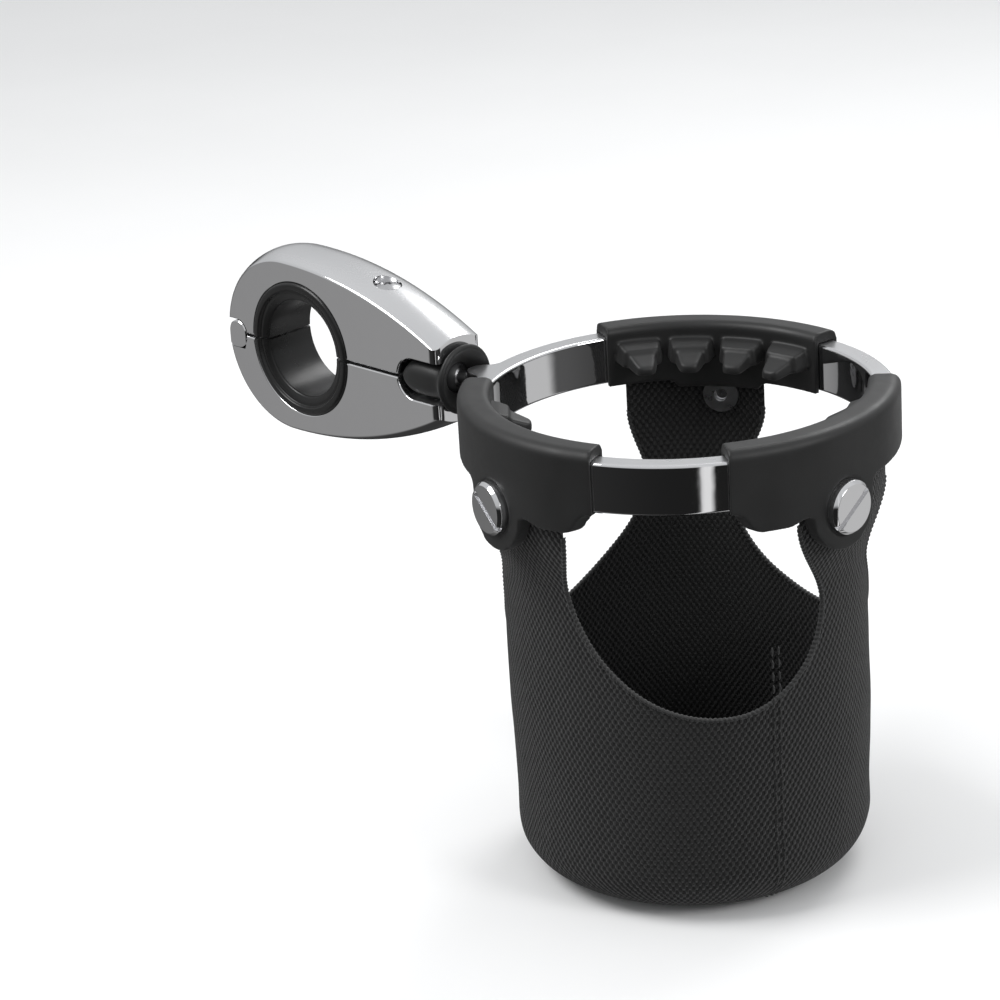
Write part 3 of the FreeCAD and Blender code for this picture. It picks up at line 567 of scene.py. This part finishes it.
def build_jaws(material):
    """Upper jaw with the screw's recess, and the lower jaw."""
    recess = make_mesh("recess", swept([[(SCREW_PLACE + x, y, z) for x, y in arc((0, 0), RECESS, 0, 355, 5.0)]
                                        for z in (SCREW_SEAT, CROWN_PEAK + 2)]))
    upper = with_modifiers(jaw_mesh("upper", 1), cut(recess))
    piece("upper_jaw_shell", upper, TO_CLAMP, "clamp", ["upper_jaw"], "chrome", material, 32)
    lower = jaw_mesh("lower", -1)
    piece("lower_jaw_shell", lower, TO_CLAMP, "lower_clamp", ["lower_jaw"], "chrome", material, 32)


def build_liners(material):
    """Two half sleeves with a rolled lip and a shallow groove round the bar."""
    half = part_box("upper_liner")[1].y/MM
    lip = [(LINER, half, 0.9), (LINER - 1.9, half, 0.5), (LINER - 2.3, half - 0.8, 0.3),
           (LINER - 3.1, half - 0.7, 0.4), (BAR, half - 1.3, 0.6)]
    profile = rounded(lip + [(radius, -across, bend) for radius, across, bend in reversed(lip)], 15)
    for name, body, up in (("upper_liner", "clamp", 1), ("lower_liner", "lower_clamp", -1)):
        start = math.degrees(math.asin(SPLIT/15))
        rows = [[(r*math.cos(math.radians(a)), y, up*r*math.sin(math.radians(a))) for r, y in profile]
                for a in spread(start, 180 - start, 3.0)]
        piece(name + "_sleeve", make_mesh(name, swept(rows)), TO_CLAMP, body, [name], "rubber", material, 45)


# ---------------------------------------------------------------- boot over the ball joint

def superellipse(x, half_y, half_z, power, count=72):
    """Ring of points across X, squarer as the power grows."""
    points = []
    for number in range(count):
        angle = 2*math.pi*number/count
        cosine, sine = math.cos(angle), math.sin(angle)
        points.append((x, half_y*math.copysign(abs(cosine)**(2/power), cosine),
                       half_z*math.copysign(abs(sine)**(2/power), sine)))
    return points


def build_boot(material):
    """Round-ended stem in the slot, a trumpet flange in front of the nose and a funnel round the arm."""
    low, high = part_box("socket_boot")
    start, front, rim = low.x/MM, high.x/MM, high.z/MM
    stem_y, stem_z = 7.7, 5.0
    ball = BALL.x/MM
    rows = []
    for angle in spread(6, 90, 12):
        lift = math.sin(math.radians(angle))
        rows.append(superellipse(start + stem_z*(1 - math.cos(math.radians(angle))),
                                 stem_y - 2.6*(1 - math.sqrt(lift)), stem_z*lift, 2.4 + 0.6*lift))
    for x, half_y, half_z, power in ((44.0, 7.75, 5.05, 3.0), (47.0, 7.6, 5.0, 2.9), (48.8, 7.3, 4.9, 2.6),
                                     (49.6, 7.5, 5.1, 2.4), (50.1, 7.9, 5.9, 2.2), (50.4, 8.2, 7.0, 2.1),
                                     (50.8, 8.5, 8.0, 2.0), (51.3, rim - 0.1, rim - 0.15, 2.0),
                                     (51.75, rim, rim, 2.0), (52.1, rim - 0.3, rim - 0.3, 2.0),
                                     (front, rim - 1.05, rim - 1.05, 2.0), (52.2, 7.6, 7.6, 2.0),
                                     (51.1, 6.15, 6.15, 2.0), (50.1, 4.85, 4.85, 2.0),
                                     (49.2, 3.65, 3.65, 2.0)):
        rows.append(superellipse(x, half_y, half_z, power))
    for angle in spread(60, 175, 20):
        rows.append(superellipse(ball + 4.35*math.cos(math.radians(angle)),
                                 4.35*math.sin(math.radians(angle)), 4.35*math.sin(math.radians(angle)), 2.0))
    mesh = with_modifiers(make_mesh("boot", swept(rows)), ("SUBSURF", {"levels": 1}))
    piece("boot_skin", mesh, TO_CLAMP, "clamp", ["socket_boot"], "rubber", material, 60)


# ---------------------------------------------------------------- cup ring

def ring_outline():
    """Outer edge of the ring's top: a circle with a short lug that flows into it, as points and normals."""
    nose = LUG_TIP - LUG_HALF
    reach = RING_OUTER + LUG_FILLET
    x = ((LUG_HALF + LUG_FILLET)**2 - reach**2 - nose**2)/(2*nose)
    y = math.sqrt(reach**2 - x*x)
    meet = math.degrees(math.atan2(y, x + nose))
    leave = math.degrees(math.atan2(-y, -x))
    half = arc((-nose, 0), LUG_HALF, 180, meet, 5.0)
    half += arc((x, y), LUG_FILLET, meet - 180, leave, 6.0)[1:]
    around = math.degrees(math.atan2(y, x))
    half += arc((0, 0), RING_OUTER, around, 0, 1.2)[1:]
    return half + [(px, -py) for px, py in reversed(half[1:-1])]


def build_ring(material):
    """Chrome band and its lug, as one piece."""
    edge = 0.75
    points = np.array(ring_outline())
    along = np.roll(points, -1, 0) - np.roll(points, 1, 0)
    along /= np.linalg.norm(along, axis=1)[:, None]
    outward = np.stack([-along[:, 1], along[:, 0]], axis=1)
    outward *= np.sign((outward*points).sum(1))[:, None]
    ray = points/np.linalg.norm(points, axis=1)[:, None]
    wall = ray*RING_OUTER
    stand = np.linalg.norm(points - wall, axis=1)[:, None]
    soft = np.minimum(stand*0.5, 0.6)
    turns = [math.pi/2*number/5 for number in range(6)]
    rows = [(points - outward*edge*(1 - math.sin(turn)), -edge*(1 - math.cos(turn))) for turn in turns]
    rows += [(points, z) for z in spread(-edge, -LUG_THICK + 0.6, 0.9)[1:-1]]
    rows += [(points - outward*soft*(1 - math.cos(turn)), -LUG_THICK + 0.6*(1 - math.sin(turn)))
             for turn in turns]
    under = np.minimum(stand*0.3, 0.9)
    rows += [(wall + ray*under*(1 - math.sin(turn)), -LUG_THICK - 0.02 - 0.9*(1 - math.cos(turn)))
             for turn in turns]
    bottom = -RING_HEIGHT
    rows += [(wall, z) for z in spread(-LUG_THICK - 1.0, bottom + edge, 1.0)[1:]]
    rows += [(wall - ray*edge*(1 - math.cos(turn)), bottom + edge*(1 - math.sin(turn))) for turn in turns[1:]]
    inner = ray*RING_INNER
    rows += [(inner + ray*edge*(1 - math.sin(turn)), bottom + edge*(1 - math.cos(turn))) for turn in turns]
    rows += [(inner, z) for z in spread(bottom + edge, -edge, 1.0)[1:]]
    rows += [(inner + ray*edge*(1 - math.cos(turn)), -edge*(1 - math.sin(turn))) for turn in turns[1:]]
    grid = [(x, y, z) for flat, z in rows for x, y in flat]
    faces = quads(len(rows), len(points), wrap_rows=True, wrap_columns=True)
    piece("ring_band", make_mesh("ring", (grid, faces)), TO_RING, "cup_carrier", ["cup_ring"], "chrome",
          material, 50)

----

EXERCISE DESCRIPTION: Reprint the data above from the opening line to the line holding "the ball joint", inclusive, and nothing else.

RESULT FOR THIS TASK:
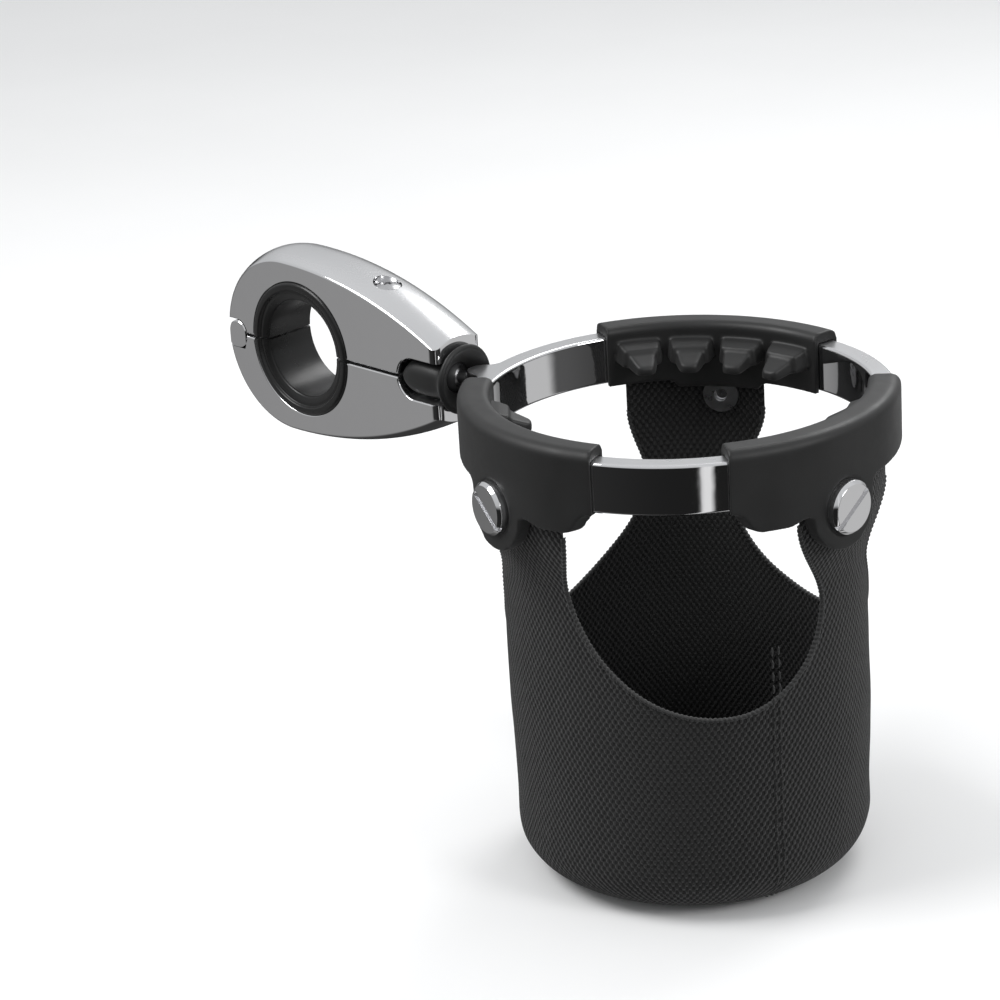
Write part 3 of the FreeCAD and Blender code for this picture. It picks up at line 567 of scene.py. This part finishes it.
def build_jaws(material):
    """Upper jaw with the screw's recess, and the lower jaw."""
    recess = make_mesh("recess", swept([[(SCREW_PLACE + x, y, z) for x, y in arc((0, 0), RECESS, 0, 355, 5.0)]
                                        for z in (SCREW_SEAT, CROWN_PEAK + 2)]))
    upper = with_modifiers(jaw_mesh("upper", 1), cut(recess))
    piece("upper_jaw_shell", upper, TO_CLAMP, "clamp", ["upper_jaw"], "chrome", material, 32)
    lower = jaw_mesh("lower", -1)
    piece("lower_jaw_shell", lower, TO_CLAMP, "lower_clamp", ["lower_jaw"], "chrome", material, 32)


def build_liners(material):
    """Two half sleeves with a rolled lip and a shallow groove round the bar."""
    half = part_box("upper_liner")[1].y/MM
    lip = [(LINER, half, 0.9), (LINER - 1.9, half, 0.5), (LINER - 2.3, half - 0.8, 0.3),
           (LINER - 3.1, half - 0.7, 0.4), (BAR, half - 1.3, 0.6)]
    profile = rounded(lip + [(radius, -across, bend) for radius, across, bend in reversed(lip)], 15)
    for name, body, up in (("upper_liner", "clamp", 1), ("lower_liner", "lower_clamp", -1)):
        start = math.degrees(math.asin(SPLIT/15))
        rows = [[(r*math.cos(math.radians(a)), y, up*r*math.sin(math.radians(a))) for r, y in profile]
                for a in spread(start, 180 - start, 3.0)]
        piece(name + "_sleeve", make_mesh(name, swept(rows)), TO_CLAMP, body, [name], "rubber", material, 45)


# ---------------------------------------------------------------- boot over the ball joint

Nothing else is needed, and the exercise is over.